There are many potential losers from escalating U.S.-Iran tensions. But a big likely winner is China.
The drama unfolding with Iran does at least three big things for China. First, it increases the likelihood a U.S.-China trade deal goes China’s way. Second, it shifts the spotlight away from Hong Kong. And third, it increases the strength of China’s geostrategic position — by weakening the position of the United States.
The sudden progress on the “Phase One” version of the U.S.-China trade deal had already come as a surprise. Many had expected the United States to maintain a hard line on tariffs. Instead, a pivot toward resolution came seemingly out of the blue.
The question is why the United States changed tack so suddenly, going from tough tariff talk to friendly resolution talk. It’s possible that China forced this move by losing patience and taking its own hard line, threatening to walk away completely if the U.S. didn’t come to the table.
In the U.S.-China trade battle, China’s ability to withstand economic pain is one of its biggest strengths. For President Xi Jinping, it also helps to be leader for life.

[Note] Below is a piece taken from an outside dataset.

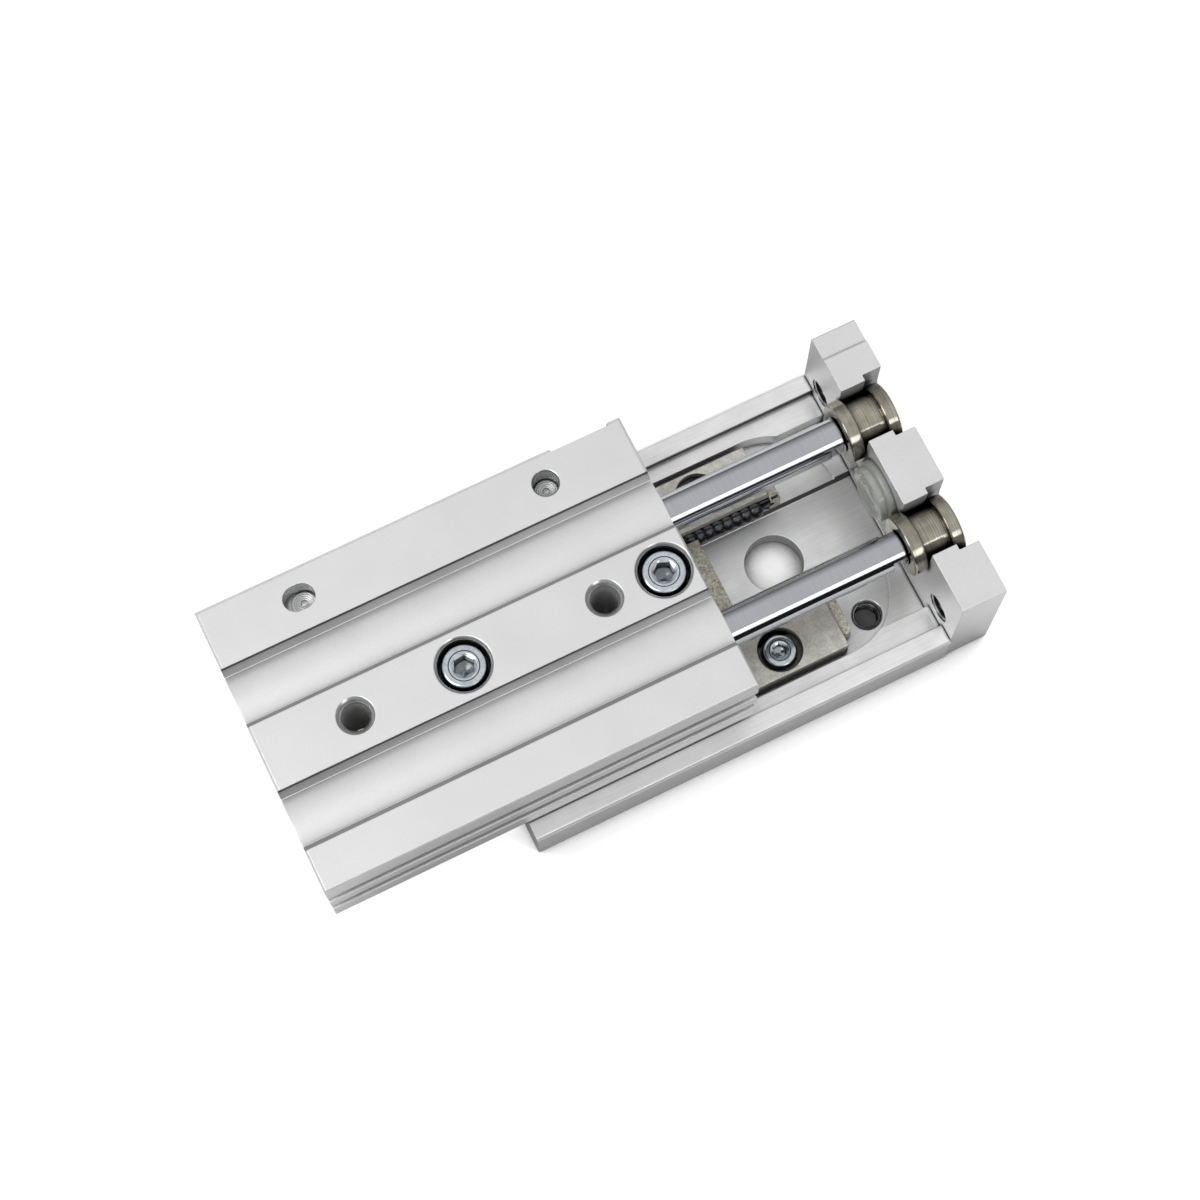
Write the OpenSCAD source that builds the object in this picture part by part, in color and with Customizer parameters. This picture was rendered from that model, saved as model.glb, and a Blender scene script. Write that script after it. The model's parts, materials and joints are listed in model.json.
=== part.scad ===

Conversely, a low tolerance for pain is one of America’s biggest vulnerabilities, and the fact that 2020 is a U.S. presidential election year heightens that vulnerability. This is where Iran comes into the picture.
Heightened tensions with Iran are a frightening prospect for the stock market. They are also a significant negative for the global economy. Open conflict between the U.S. and Iran would likely spike the price of crude oil, and any significant oil price shock would be painful, tipping multiple countries from low growth over to recession.
This gives the White House all the more reason to be friendly with China, and to lean towards giving China what it wants, with the Iran confrontation now in the mix. In a presidential election year, it would be dangerous to press two high-uncertainty battles at the same time.
At the same time, Iran has taken the spotlight off Hong Kong.
China’s leadership had a no-win situation with the escalating protests in Hong Kong: They couldn’t meet the protesters’ demands for fear of seeming weak, but nor could they crush protester dissent, because the whole world was watching.
Now the whole world is watching the Middle East — the media has a finite “big story” attention span — and the Hong Kong protesters know they’ve lost the spotlight. This means China will have an easier time strong-arming a Hong Kong resolution in the shadows,.
Last but not least, the escalation of U.S.-Iran tensions strengthens China’s geostrategic hand by weakening the hand of its chief opponent, the United States.
Generally, the more distracted and divided your opponent’s forces are, the better. And no matter how things play out, the U.S. is going to be caught up with Iran dealings for a good while.
This will give China more of a free hand in all sorts of ways, as the U.S. will have a smaller allotment of attention and resources to allocate to China if and when they stir up trouble. This shift also gives China more go-to options if it needs a bargaining chip — like using North Korea to distract the U.S. even further.
The bullish result of this turn of events could be an upside run in emerging market equities.
On the one hand, U.S.-Iran tensions are negative for emerging markets (and the global economy at large) due to the risk of a shooting war or an oil price shock.
On the other hand, if investors become increasingly confident that China is going to get what it wants in Phase Two of the trade deal and beyond — no big structural changes demanded, multinationals persuaded they can keep their supply chains in China — that could create a significant bullish tailwind. In that manner, China’s positional gain could spill over to other emerging markets, too.